Initial Response Time is the time taken for the panel to transition from one colour to another, where lower values are better. We present the initial response time, so overshoot is not taken into account and is measured separately. We use a fixed RGB 5 tolerance for each transition.

Overshoot is the term given for when a monitor's transition exceeds or goes beyond its target value. So if a monitor was meant to transition from RGB 0 to RGB 55, but it hits RGB 60 before settling back down at RGB 55, that is overshoot. This is presented as RGB values in the heatmaps – i.e. how many RGB values past the intended target were measured.

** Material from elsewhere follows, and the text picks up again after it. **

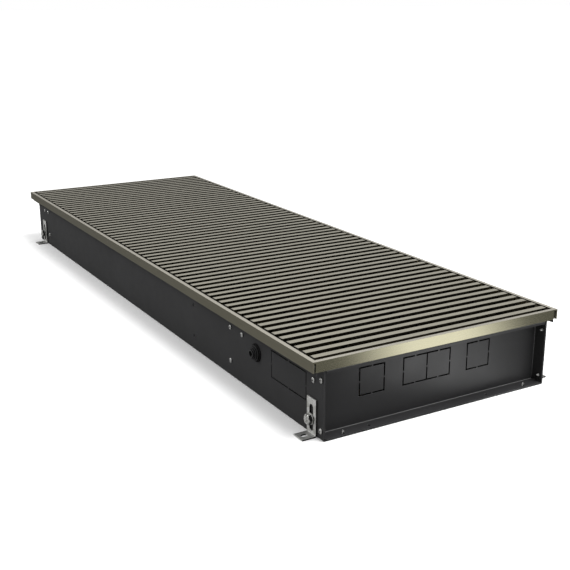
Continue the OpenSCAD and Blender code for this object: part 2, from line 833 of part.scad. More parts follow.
// Two crossflow wheels: blades between flat rings, with a hub at each end
module fan_wheels() {
    color([0.20, 0.20, 0.21]) at_fan() for (w = [0, 1]) {
        y0 = wheel_span(w)[0];
        y1 = wheel_span(w)[1];
        run_y(y0, y1) for (b = [0 : blade_count - 1]) rotate(b * 360 / blade_count) blade_section();
        for (i = [0 : rings_per_wheel - 1]) {
            y = y0 + (y1 - y0 - ring_t) * i / (rings_per_wheel - 1);
            outer = i == 0 || i == rings_per_wheel - 1;
            run_y(y, y + ring_t) difference() {
                circle(wheel_r + 0.2);
                circle(outer ? shaft_r : wheel_in_r - 2);
            }
        }
        for (y = [y0, y1 - 8]) difference() {
            rod_y(shaft_r + 4, y, y + 8);
            rod_y(shaft_r, y - cut, y + 8 + cut);
        }
    }
}

module fan_shaft() {
    color([0.78, 0.79, 0.80]) at_fan() rod_y(shaft_r, motor_y[1] - 20, plate_at[2] + fan_plate_t + bearing_l);
}

module fan_bearings() {
    color([0.60, 0.56, 0.40]) at_fan() for (y = plate_at) translate([0, y + (fan_plate_t - bearing_l) / 2, 0])
        difference() {
            rod_y(bearing_r, 0, bearing_l);
            rod_y(shaft_r + running_gap, -cut, bearing_l + cut);
        }
}

// The fan's cross plates, which carry the bearings and stand on the trough's floor
module fan_plates() {
    left = fan_x - scroll_r - scroll_t - 3;
    width = scroll_end_x - left;
    top = 84;
    corner = 14;
    color([0.62, 0.63, 0.65]) for (y = plate_at) run_y(y, y + fan_plate_t) difference() {
        union() {
            translate([left, floor_z]) square([width, top - floor_z - corner]);
            translate([left + corner, top - 2 * corner]) square([width - 2 * corner, 2 * corner]);
            for (x = [left + corner, scroll_end_x - corner]) translate([x, top - corner]) circle(corner);
        }
        translate([fan_x, fan_z]) circle(bearing_r);
    }
}

// The curved back of the fan's housing, which leads the air round to the coil
module fan_scroll() {
    floor_run = scroll_end_x - fan_x;
    color([0.55, 0.56, 0.58]) at_fan() for (i = [0, 1])
        run_y(plate_at[i] + fan_plate_t + 0.2, plate_at[i + 1] - 0.2) {
            ring_sector(scroll_r, scroll_t, 110, 190);
            ring_sector(scroll_r, scroll_t, 190, 270);
            translate([0, -scroll_r - scroll_t]) square([floor_run, scroll_t]);
            translate([floor_run - scroll_t, -scroll_r - scroll_t]) square([scroll_t, 5]);
        }
}

// The tongue that parts the wheel's intake from its outlet
module fan_tongue() {
    lead_run = 30;
    end_angle = 48;
    color([0.55, 0.56, 0.58]) at_fan() for (i = [0, 1])
        run_y(plate_at[i] + fan_plate_t + 0.2, plate_at[i + 1] - 0.2) {
            ring_sector(tongue_r, scroll_t, 20, end_angle);
            rotate(end_angle) translate([tongue_r, 0]) square([scroll_t, 6]);
            rotate(20) translate([tongue_r, -scroll_t]) square([lead_run, scroll_t]);
        }
}

// The motor: a finned can with end caps and a round boss for the shaft
module fan_motor() {
    color([0.16, 0.16, 0.17]) at_fan() difference() {
        union() {
            rod_y(motor_r - 2, motor_y[0], motor_y[1]);
            rod_y(motor_r, motor_y[0] + 4, motor_y[0] + 9);
            rod_y(motor_r, motor_y[1] - 9, motor_y[1] - 4);
            rod_y(bearing_r - 0.1, motor_y[1], motor_y[1] + 1.4);
            for (a = [0 : 20 : 340]) rotate([0, a, 0])
                translate([-1, motor_y[0] + 8, motor_r - 4]) cube([2, motor_y[1] - motor_y[0] - 16, 3.5]);
        }
        rod_y(shaft_r + running_gap, motor_y[1] - 21, motor_y[1] + 3);
    }
}

// An angle on the trough's floor that the motor is screwed to
module motor_bracket() {
    out = bend_r + fan_plate_t;
    color([0.62, 0.63, 0.65]) difference() {
        run_x(fan_x - 28, fan_x + 28) translate([motor_y[1] + fan_plate_t - 22, floor_z])
            bent_sheet([22 - out, 90, fan_z + 18 - floor_z - out], fan_plate_t, bend_r);
        at_fan() rod_y(bearing_r, motor_y[1] - 5, motor_y[1] + 5);
    }
}

// The rubber sleeve that joins the two halves of the drive
module motor_coupling() {
    color([0.07, 0.07, 0.07]) at_fan() difference() {
        union() {
            rod_y(coupling_r, coupling_y[0], coupling_y[0] + 3.5);
            rod_y(coupling_r - 2, coupling_y[0], coupling_y[1]);
            rod_y(coupling_r, coupling_y[1] - 3.5, coupling_y[1]);
        }
        rod_y(shaft_r, coupling_y[0] - cut, coupling_y[1] + cut);
    }
}

// ---- Control box -----------------------------------------------------------------------------

// A box outline with round corners, in X and Y
module round_outline(size, r) {
    translate([r, 0]) square([size[0] - 2 * r, size[1]]);
    translate([0, r]) square([size[0], size[1] - 2 * r]);
    for (x = [r, size[0] - r], y = [r, size[1] - r]) translate([x, y]) circle(r, $fn = 32);
}

module at_box_corners() {
    inset = 5.5;
    for (x = [inset, box_size[0] - inset], y = [inset, box_size[1] - inset]) translate([x, y, 0]) children();
}

module at_box() translate([box_at[0], box_at[1], floor_z]) children();

module control_box() {
    inner = [box_size[0] - 2 * box_wall, box_size[1] - 2 * box_wall];
    color([0.30, 0.31, 0.32]) at_box() difference() {
        union() {
            difference() {
                linear_extrude(box_size[2]) round_outline(box_size, box_corner_r);
                translate([box_wall, box_wall, box_wall])
                    linear_extrude(box_size[2]) round_outline(inner, box_corner_r - 1);
            }
            at_box_corners() cylinder(r = 4.2, h = box_size[2]);
        }
        at_box_corners() translate([0, 0, box_size[2] - 12]) cylinder(r = 1.3, h = 13);
        translate([lead_at_x - box_at[0], box_size[1], lead_z - floor_z]) rod_y(lead_r, -5, 5);
    }
}

module control_box_lid() {
    color([0.34, 0.35, 0.36]) at_box() translate([0, 0, box_size[2]]) difference() {
        linear_extrude(lid_t) round_outline(box_size, box_corner_r);
        at_box_corners() translate([0, 0, -cut]) cylinder(r = 1.6, h = lid_t + 2 * cut);
    }
}

module control_box_screws() {
    color([0.72, 0.73, 0.75]) at_box() at_box_corners() {
        translate([0, 0, box_size[2] + lid_t]) difference() {
            cylinder(r = 2.6, h = 1.6);
            translate([-3, -0.4, 0.8]) cube([6, 0.8, 1]);
        }
        translate([0, 0, box_size[2] - 8]) cylinder(r = 1.25, h = 8 + lid_t);
    }
}

// Screw terminals on the floor of the control box
module terminal_block() {
    ways = 6;
    way_w = 9;
    color([0.85, 0.85, 0.82]) at_box() translate([18, 24, box_wall]) difference() {
        union() {
            cube([ways * way_w, 20, 9]);
            for (i = [0 : ways - 1]) translate([i * way_w + 1, 4, 9]) cube([way_w - 2, 12, 7]);
        }
        for (i = [0 : ways - 1], y = [7, 13]) translate([(i + 0.5) * way_w, y, 9]) cylinder(r = 1.6, h = 8);
    }
}

// The lead from the control box to the motor, through the front partition
module motor_lead() {
    color([0.06, 0.06, 0.06]) translate([lead_at_x, 0, lead_z])
        rod_y(lead_r, box_at[1] + box_size[1] - box_wall, motor_y[0]);
}

module lead_grommet() {
    y = partition_y[0];
    color([0.05, 0.05, 0.05]) translate([lead_at_x, 0, lead_z]) difference() {
        union() {
            rod_y(5, y - 2, y + 3);
            rod_y(7, y - 2, y);
            rod_y(7, y + sheet_t, y + 3);
        }
        rod_y(lead_r, y - 3, y + 4);
    }
}

// The protective-earth stud on the floor, with its nut and washer
module earth_stud() {
    color([0.78, 0.62, 0.30]) translate([-60, -500, floor_z]) {
        cylinder(r = 2.5, h = 16);
        cylinder(r = 6, h = 1.2);
        translate([0, 0, 1.2]) cylinder(r = 4.6, h = 4, $fn = 6);
    }
}

trough();
front_end_plate();
rear_end_plate();
front_partition();
rear_partition();
front_cover_plate();
rear_cover_plate();
left_frame_rail();
right_frame_rail();
front_frame_rail();
rear_frame_rail();
frame_corner_keys();
frame_screws();
cushion_strips();
grille_slats();
grille_strings();
grille_spacers();
front_left_foot();
front_right_foot();
rear_left_foot();
rear_right_foot();
foot_bolts();
foot_washers();
foot_rivet_nuts();
side_screws();
floor_screws();
cable_grommet();
coil_tubes();
coil_bends();
coil_fins();
coil_end_plates();
pipe_connectors();
connector_bracket();
vent_body();
vent_screw();
fan_wheels();
fan_shaft();
fan_bearings();
fan_plates();
fan_scroll();
fan_tongue();
fan_motor();
motor_bracket();
motor_coupling();
control_box();
control_box_lid();
control_box_screws();
terminal_block();
motor_lead();
lead_grommet();
earth_stud();
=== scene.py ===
"""Looks of a trench convector heater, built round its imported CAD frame.

X runs across the trench, Y along it and Z up, in metres. The pipe and cable end is at -Y.
Detailed pieces stand in for CAD nodes. Each Shape is drawn in millimetres and scaled once.
"""

import json
import math
import random

import bmesh
import bpy
from mathutils import Matrix, Vector

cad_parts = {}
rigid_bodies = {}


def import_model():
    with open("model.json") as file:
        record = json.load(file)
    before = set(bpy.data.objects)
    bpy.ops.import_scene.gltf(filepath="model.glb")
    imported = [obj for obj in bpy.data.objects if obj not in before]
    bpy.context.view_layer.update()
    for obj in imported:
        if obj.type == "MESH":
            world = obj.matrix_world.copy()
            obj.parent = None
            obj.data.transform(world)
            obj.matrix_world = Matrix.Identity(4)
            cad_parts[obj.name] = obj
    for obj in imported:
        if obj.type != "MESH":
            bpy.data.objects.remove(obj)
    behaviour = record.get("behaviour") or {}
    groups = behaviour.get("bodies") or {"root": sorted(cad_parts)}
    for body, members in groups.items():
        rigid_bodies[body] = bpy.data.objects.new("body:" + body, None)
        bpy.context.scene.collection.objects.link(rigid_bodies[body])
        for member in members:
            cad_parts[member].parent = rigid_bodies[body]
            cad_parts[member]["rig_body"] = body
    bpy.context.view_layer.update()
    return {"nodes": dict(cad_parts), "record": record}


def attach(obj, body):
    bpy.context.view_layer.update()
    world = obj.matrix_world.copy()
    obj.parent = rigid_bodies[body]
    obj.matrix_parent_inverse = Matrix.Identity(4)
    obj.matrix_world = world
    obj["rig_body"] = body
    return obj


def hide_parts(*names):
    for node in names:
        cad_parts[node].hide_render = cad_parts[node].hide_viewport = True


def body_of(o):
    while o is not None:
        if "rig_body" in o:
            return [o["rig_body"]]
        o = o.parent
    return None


MM = 0.001

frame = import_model()
scene = bpy.context.scene


# ---- Materials -------------------------------------------------------------------------------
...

Visual Response Rating is a metric designed to ‘score' a panel's visual performance, incorporating both response times and overdrive. Fast response times with little to no overshoot will score well, while slow response times or those with significant overshoot will score poorly.

We're not focusing on the response times overly here given this is a ProArt monitor, but equally it is a 240Hz OLED so I have no doubt many a game will be played on such a screen! The good news is that, as an OLED, response times are lightning quick across the range, right around the 1ms mark – just like the MSI MPG 321URX gaming monitor that uses the same panel.

Motion clarity is also fantastic thanks to the 240Hz refresh rate. Of course, the lower the refresh rate goes, the more blur is introduced, but as pro-grade screens go, if you can utilise it at 240Hz, you'll get excellent clarity.

The snag is that the PA32UCDM does not support adaptive sync at 240Hz. Instead this feature – named Rapid Rendering in the OSD – has a range of 48-120Hz maximum, or 48-60Hz if you prefer. I don't understand this myself given the 240Hz panel is the same as we have seen on plenty of other gaming monitors, and those do support adaptive sync at up to 240Hz.

I wouldn't say it was a dealbreaker, but for anyone who wanted to use the screen for gaming, it's certainly something to be aware of. We did reach out to ASUS about this during the review period and were told a firmware update is coming to unlock 240Hz adaptive sync support, due ‘mid to end of May'.

That's better than nothing, but it does leave me wondering why it wasn't included at launch. We will have to keep an eye out when the firmware update lands.